TEATRO: ‘El efecto’ la química del amor puesta a prueba

El teatro como campo de pruebas, como tubo de ensayo emocional. Así se presenta El efecto, una pieza tan cerebral como visceral, que se instala en la Sala Verde de los Teatros del Canal hasta el 20 de abril. Lucy Prebble, la mente brillante detrás de Succession y Enron, nos lanza una pregunta sin anestesia:
¿Lo que sentimos es real o solo una reacción química?

Con dirección de Juan Carlos Fisher —precisa como un cirujano y sensible como un poeta—, esta versión española se convierte en mucho más que un drama clínico: es una experiencia que sacude, interroga y emociona.

Dos jóvenes se ofrecen como voluntarios para un ensayo con antidepresivos. Entre placebos y dosis reales, surge el amor… o algo que se le parece. Pero la pregunta se instala con fuerza:
¿Es pasión verdadera o un efecto secundario?

Lo brillante del texto de Prebble es que no da respuestas, sino vértigo. Explora el cruce entre el amor y la neurociencia, entre la identidad y la química cerebral, sin caer en cinismos ni explicaciones reduccionistas. Cada personaje representa una arista del conflicto: la entrega, la duda, la ciencia, el caos emocional.

El reparto es uno de los grandes aciertos del montaje.

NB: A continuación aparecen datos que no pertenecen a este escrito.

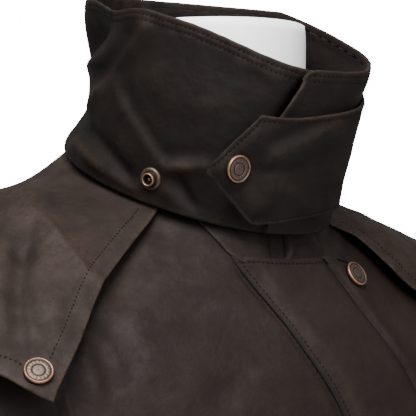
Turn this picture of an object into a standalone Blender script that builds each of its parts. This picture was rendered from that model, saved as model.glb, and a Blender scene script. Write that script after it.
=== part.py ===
"""Duster coat of waxed cotton on a limbless dress form. The coat has fronts, a back, sleeves, a shoulder
cape, a stand-up collar closed by a throat tab, and a storm flap with snap fasteners. The wearer's front
faces -Y, the wearer's left is +X, and the base of the form rests on z = 0."""

import math

import bmesh
import bpy
import numpy as np
from mathutils import Vector
from mathutils.bvhtree import BVHTree

# Driving dimensions, in metres.
WALL = 0.0018  # one layer of waxed cloth, with its turned edges
COLLAR_WALL = 0.0026  # two layers and their stiffening
LAYER = WALL + 0.0012  # from one layer's outer face to the next one's
SEAM = 0.0018  # half of the gap at a long seam, in radians round the body
NECK_Z = 1.456  # neck seam at NECK_Y
NECK_Y = -0.02
NECK_TILT = 0.35  # the neck seam drops towards the front
NECK_X = -0.008  # the coat sits a little towards the wearer's right
SLEEVE_GAP = 0.009  # sleeve head inside the armhole, as a part of the armhole's height
SLEEVE_EASE = 0.004  # and in its width, in radians round the body
SNAP_RADIUS = 0.0076
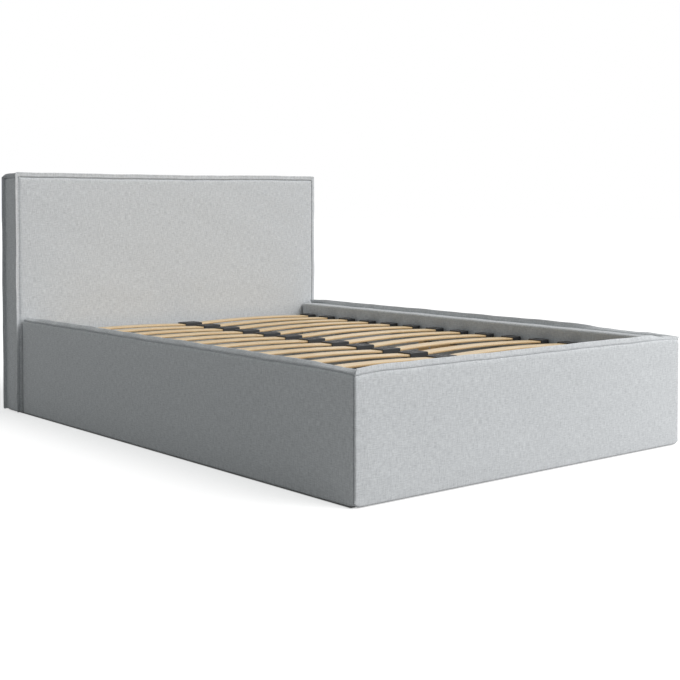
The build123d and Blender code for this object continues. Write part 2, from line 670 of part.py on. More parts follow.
def strut_cylinder():
    """The pressure tube with its lower eye and its gland."""
    end = strut_body_end()
    tube = upright(0, 0, STRUT_NECK_END, end, STRUT_RADIUS)
    bore = upright(0, 0, STRUT_NECK_END + STRUT_END_WALL, end - STRUT_GLAND_WALL, STRUT_BORE_RADIUS)
    gland = upright(0, 0, end - STRUT_GLAND_WALL, end, STRUT_ROD_RADIUS + RUNNING_CLEARANCE)
    return strut_eye(0, STRUT_NECK_END) + tube - bore - gland


def strut_rod():
    """The rod with its piston and its upper eye."""
    neck = STRUT_LENGTH - STRUT_NECK_END
    piston = upright(0, 0, STRUT_PISTON_START, STRUT_PISTON_START + STRUT_PISTON_LENGTH, STRUT_PISTON_RADIUS)
    rod = upright(0, 0, STRUT_PISTON_START, neck, STRUT_ROD_RADIUS)
    return strut_eye(STRUT_LENGTH, neck) + rod + piston


def strut_place():
    """The left strut's placement, from its lower stud towards its upper one."""
    along = (0, STRUT_FOOT[0] - STRUT_TOP[0], STRUT_TOP[1] - STRUT_FOOT[1])
    foot = (STRUT_LAYER - RAIL_INNER, HEAD_FACE - STRUT_FOOT[0], STRUT_FOOT[1])
    return Location(Plane(origin=foot, x_dir=(1, 0, 0), z_dir=along))


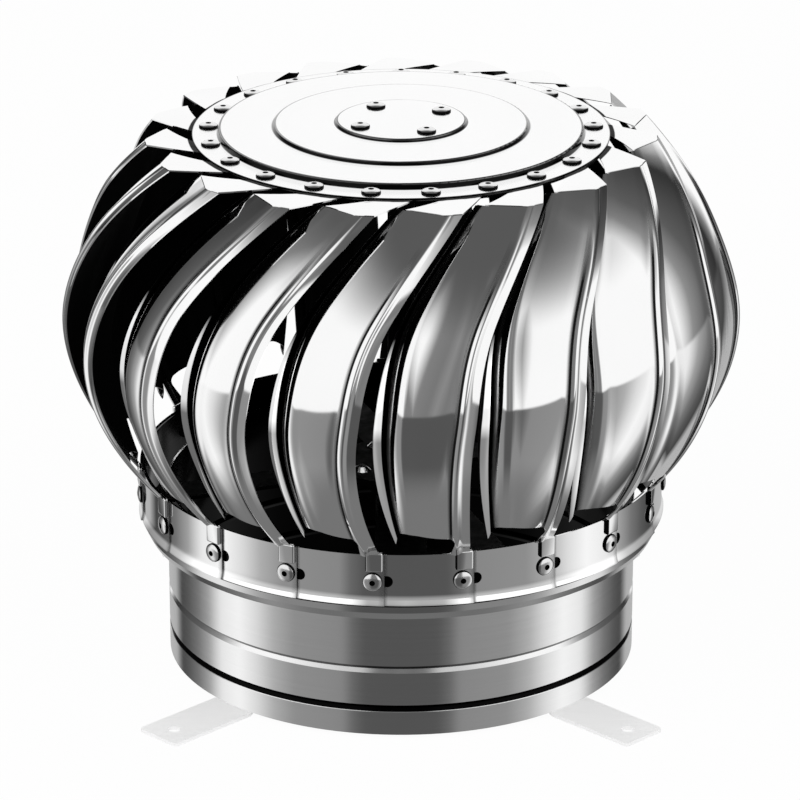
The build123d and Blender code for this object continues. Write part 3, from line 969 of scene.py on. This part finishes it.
    def cut_window(self, blade: bpy.types.Object) -> None:
        """Cuts the rounded window at the blade's foot, which is higher at the left.

        Args:
            blade: The blade.
        """
        left, right = (self.ring_radius * math.sin(math.radians(turn)) for turn in self.window_turns)
        low = Vector((self.window_reach[0], left, self.plate_top - self.window_below))
        high = Vector((self.window_reach[1], right, self.plate_top + self.window_above))
        deselect()
        centre = (low + high) / 2000
        bpy.ops.mesh.primitive_cube_add(size=1, location=centre)
        cutter = bpy.context.active_object
        bpy.ops.transform.resize(value=(high - low) / 1000)
        bpy.ops.object.transform_apply(location=True, rotation=True, scale=True)
        for vertex in cutter.data.vertices:
            if vertex.co.z > centre.z and vertex.co.y < centre.y:
                vertex.co.z += self.window_slant / 1000
        bpy.ops.object.mode_set(mode="EDIT")
        bpy.ops.mesh.select_mode(type="EDGE")
        bpy.ops.mesh.select_all(action="DESELECT")
        mesh = bmesh.from_edit_mesh(cutter.data)
        for edge in mesh.edges:
            along = edge.verts[0].co - edge.verts[1].co
            edge.select = abs(along.x) > 0.9 * along.length
        bmesh.update_edit_mesh(cutter.data)
        bpy.ops.mesh.bevel(offset=self.window_rounding / 1000, segments=6)
        bpy.ops.object.mode_set(mode="OBJECT")
        carve(blade, cutter)

    def cut_slot(self, plate: bpy.types.Object) -> None:
        """Cuts the long hole that the neighbour's rivet passes.

        Args:
            plate: The plate.
        """
        seam = self.ring_radius * math.radians(self.plate_right)
        middle = (self.slot_middle / 1000, 0, 0)
        deselect()
        bpy.ops.mesh.primitive_cylinder_add(
            vertices=32, radius=self.slot_radius / 1000, depth=self.slot_depth / 1000, location=middle
        )
        cutter = bpy.context.active_object
        bpy.ops.transform.rotate(value=math.pi / 2, orient_axis="Y", center_override=middle)
        bpy.ops.object.transform_apply(location=True, rotation=True, scale=True)
        for vertex in cutter.data.vertices:
            if vertex.co.y > 1e-6:
                vertex.co.y += (seam + self.slot_past_seam - self.slot_radius) / 1000
        cutter.data.transform(Matrix.Rotation(math.radians(-self.pitch), 4, "Z"))
        cutter.data.transform(Matrix.Translation((0, 0, self.slot_level / 1000)))
        carve(plate, cutter)

    def blank(self) -> bpy.types.Object:
        """Models one whole vane at no turn.

        Returns:
            The vane.
        """
        blade = self.blade()
        self.cut_window(blade)
        plate = self.plate()
        self.cut_slot(plate)
        choose([blade, plate, self.tab(), self.tongue()])
        bpy.ops.object.join()
        bpy.ops.object.shade_smooth_by_angle(angle=math.radians(self.smooth_angle))
        return bpy.context.active_object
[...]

Mucho más que una suma de nombres conocidos, son cuerpos que piensan y sienten en escena.

Itzan Escamilla, como Tristán, es pura emoción a flor de piel. Lejos del estereotipo romántico, compone a un joven que cree profundamente en lo que siente, sin filtros ni cinismo. Le imprime ternura, dolor y una autenticidad que desarma.

Elena Rivera, como Connie, es la contraparte racional. Estudiante de psicología, su personaje comienza desde la lógica y el control, pero se desmorona poco a poco en una crisis emocional que Rivera interpreta con humanidad desgarradora. Una mujer que piensa para no sentir, hasta que ya no puede sostenerse.

Alicia Borrachero brilla como Norma, la psiquiatra que supervisa el ensayo. Rota, ética, ambigua, representa la duda profesional y personal, la fragilidad de quien ha sufrido depresión y no encuentra respuestas claras. Borrachero logra transmitir mucho más con una mirada que con un discurso: es la grieta humana del sistema.

Fran Perea, en el rol del psiquiatra jefe Tomás, representa el rostro amable de la ciencia. Su actuación es medida, contenida, casi quirúrgica. Perea compone a un profesional convencido de que los datos lo explican todo, sin ver los cuerpos detrás de los gráficos. Lo inquietante es que nunca resulta un villano: su calma lo vuelve aún más peligroso.

La escenografía es sobria, casi estéril. Un laboratorio emocional donde cada gesto importa. La iluminación blanca, quirúrgica, refuerza esa sensación de estar dentro de un experimento. El público no solo observa: también se siente observado, medido, interpelado.

Más allá del ensayo clínico, El efecto plantea un dilema universal:
¿Quiénes somos sin nuestros químicos? ¿Dónde termina la biología y empieza la identidad?
En esa frontera entre el cerebro y el corazón, Prebble propone una obra que piensa con el pecho. Teatro de tesis, sí, pero que nunca pierde la emoción.

Un dato revelador: la autora participó en un ensayo clínico real como voluntaria para escribir esta obra. Solo aguantó unos días —el ambiente era impersonal y hostil—, pero fue suficiente para entender algo crucial: cuando el amor se aísla en condiciones de laboratorio, no pierde su poder. Al contrario, lo multiplica.

El efecto no es solo teatro inteligente: es teatro valiente. Que se arriesga, que provoca, que no subestima al espectador. Fisher logra una puesta lúcida, actual y ferozmente humana, donde lo que está en juego no es solo el amor o la medicina, sino algo más profundo:
nuestra capacidad de sentir con libertad en un mundo que todo lo quiere medir.

Una pieza quirúrgica, conmovedora y necesaria. El teatro que hace pensar… y temblar.